Jednak policyjne ataki na handlarzy ulicznych w Seine-Saint-Denis, gdzie według francuskich statystyk co trzecia osoba żyje w ubóstwie, spotkały się z krytyką za popychanie osób znajdujących się już w niepewnej sytuacji ekonomicznej ku jeszcze większym trudnościom finansowym.
Axel Wilmort, badacz z francuskiego instytutu nauk społecznych LAVUE, powiedział, że w ciągu ostatnich trzech miesięcy zauważył gwałtowny wzrost obecności policji i represji wobec małych sprzedawców na obrzeżach Paryża, wraz z częstymi patrolami policyjnymi i instalacją metalowych barierek na ulicach miast, które uniemożliwiają sprzedawcom ustawienie stoisk.
- Istnieje wola usunięcia wszelkich oznak niepewności, biedy i niepożądanych rzeczy – stwierdził, dodając, że funkcjonariusze organów ścigania często nie rozróżniają między sprzedawcami podróbek a sprzedawcami legalnych towarów używanych.
Policja w Paryżu nie odpowiedziała na prośbę o komentarz Reutersa.
Od lutego naloty policji na niezarejestrowanych handlarzy w pobliżu słynnego wzgórza Montmartre w Paryżu nasiliły się, a na początku czerwca w ciągu czterech dni przeprowadzono 10 nalotów, aby zlikwidować targowisko liczące około 1000 sprzedawców. Tak wynika z listu, do którego dotarła agencja Reuters, od burmistrza dzielnicy do władz dzielnicy. Napisano w nim, że w samym marcu zniszczono siedemdziesiąt ton produktów.
W kwietniu agencja Reuters udokumentowała, jak sprzedawcy uliczni zostali wciągnięci w zakrojoną na szeroką skalę operację policyjną mającą na celu oczyszczenie przed igrzyskami biednych przedmieść Paryża z drobnej przestępczości.
Luksusowe marki sponsorują Igrzyska
Oczekiwana liczba około 15 milionów gości, którzy przybędą na Igrzyska Olimpijskie w Paryżu – magnes przyciągający miłośników dóbr luksusowych – stanowi kuszący cel dla sprzedawców podrobionych przedmiotów znanych projektantów.
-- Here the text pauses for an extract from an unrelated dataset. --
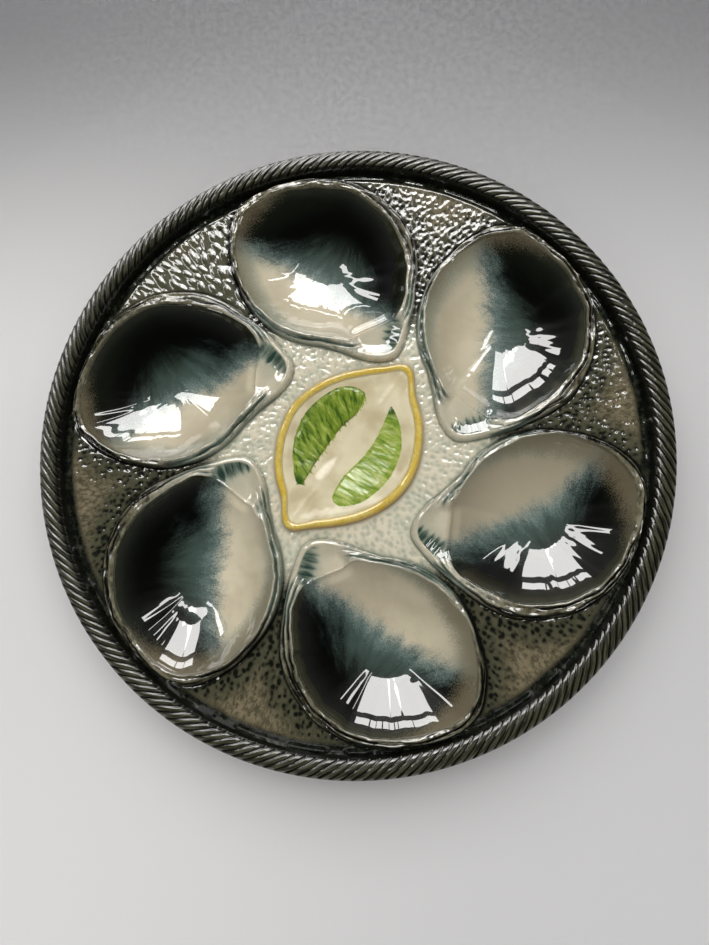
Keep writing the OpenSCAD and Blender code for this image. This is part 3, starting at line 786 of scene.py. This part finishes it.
def paintGround(w):
    c = colours(groundPaint)
    place, pit = w.place(), w.value("pit")
    spray = sprayer(w, w.vector("grain"), place)
    fibres = w.noise(w.vector("grain"), 1.0, 4.0, 0.75)
    taupe = w.mix(w.ramp(fibres, 0.40, 0.60), c["taupeDark"], c["taupe"])
    nearEdge, middle = spray("edgeField", 9.0, 3.0, 0.6), spray("middleField", 14.0, 4.0, 0.5)
    uneven = w.times(w.minus(w.noise(place, 700.0, 3.0, 0.6), 0.5), 0.35)
    blotch = w.ramp(w.plus(pit, uneven), 0.12, 0.72)
    outside = useGroup(w, pooledGlaze, Colour=w.mix(w.times(nearEdge, 0.8), taupe, c["green"]), Pool=c["pit"],
                       Thin=c["taupe"], Depth=w.times(blotch, w.plus(0.85, w.times(nearEdge, 0.15))),
                       Crest=0.0, Strength=1.0)
    patch = w.ramp(w.noise(place, 130.0, 3.0, 0.6), 0.42, 0.62)
    pale = useGroup(w, pooledGlaze, Colour=w.mix(w.times(patch, 0.45), c["cream"], c["paleGreen"]),
                    Pool=c["creamPit"], Thin=c["cream"], Depth=w.times(blotch, 0.5), Crest=0.0,
                    Strength=1.0)
    colour = w.mix(middle, outside, pale)
    colour = w.mix(w.value("seam"), colour, w.mix(w.ramp(middle, 0.1, 0.7), c["pool"], c["creamSeam"]))
    channel = w.mix(w.ramp(w.noise(place, 420.0, 3.0, 0.6), 0.45, 0.62), c["channel"], c["channelPale"])
    return overUnderside(w, c, w.mix(spray("channelField", 3.2, 1.6, 0.7), colour, channel))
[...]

Organizatorzy rozgrywek Paryż 2024 i Międzynarodowy Komitet Olimpijski zostali w zeszłym roku członkami francuskiego stowarzyszenia ochrony własności intelektualnej UNIFAB. Organizacja współpracuje z markami, aby podnosić świadomość zagrożeń związanych z podrabianymi produktami, które często naruszają przepisy bezpieczeństwa i pomagają finansować nielegalną działalność. - Dużo pracowaliśmy przed Igrzyskami Olimpijskimi - powiedziała dyrektor generalna UNIFAB Delphine Sarfati-Sobreira.
Sponsorem igrzysk w Paryżu jest firma LVMH, której znaczącym członkiem jest największy na świecie konglomerat luksusowy. To właściciel m.in. takich marek jak Louis Vuitton, Dior, Hennessy. LVMH nie odpowiedziało Reutersowi na prośbę o komentarz w sprawie wprowadzonych niedawno środków zwalczania podróbek. Firma oświadczyła, że ściśle współpracuje z władzami i urzędnikami celnymi, aby egzekwować swoje prawa własności intelektualnej i chronić konsumentów przed fałszerzami.
Według danych opublikowanych w maju w ubiegłym roku francuskie organy celne przejęły 20,5 miliona podrobionych produktów, co stanowi wzrost o 78 proc. w porównaniu z 11,5 miliona skonfiskowanych w 2022 roku.